From the sunlit islands of the ’30’s to the ambiguous moonlit islands of the literary generation of the ’40’s
DOI:
https://doi.org/10.26248/ariadne.v14i0.933Abstract
AT THE END of the German occupation in Greece an important number of works of prose fiction, which the critics named «lyrical prose», appears. Its two significant representatives, Alkis Aggeloglou and Asteris Kovatzis, criticize rigorously the previous literary generation of the thirties. The new «generation of forties» promises to usher a new era in Greek literature. The «lyrical prose» of the first postwar decade subverts the «optimistic» representations of the insular land in the literature of the thirties that depicts the island as a mystical place, due mainly to the luminous energy of the timeless apollonian Greek sun.
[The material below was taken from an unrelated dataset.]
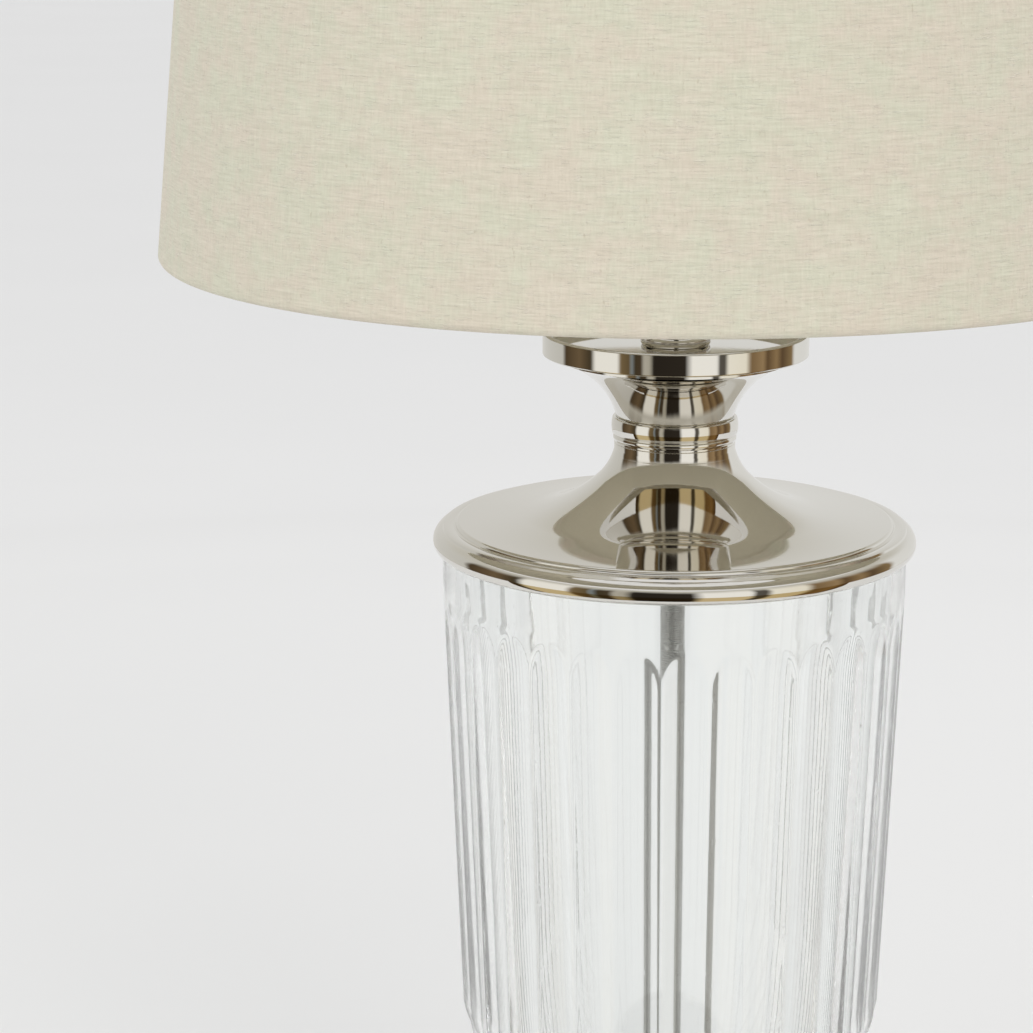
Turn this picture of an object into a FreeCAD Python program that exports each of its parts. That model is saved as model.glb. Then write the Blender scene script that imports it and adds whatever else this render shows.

On the contrary in the symbolistic narratives of Alkis Aggeloglou, Kostas Stergiopoulos, Irene Galanou and George Themelis the island is portrayed as a prison, a closed society, isolated from the outer world. The Fate is common for all people regardless of the place they live. The lyrical writers refer mainly to the autumn or the winter and they focus their attention on describing evening and nocturnal landscapes. In their writings the image of the moon, of the obscure and latent moonlight, and the cloudiness of the autumnal mornings recur continually. On the other hand the summer and the sun are described as torturous, for the heroes, forces of nature.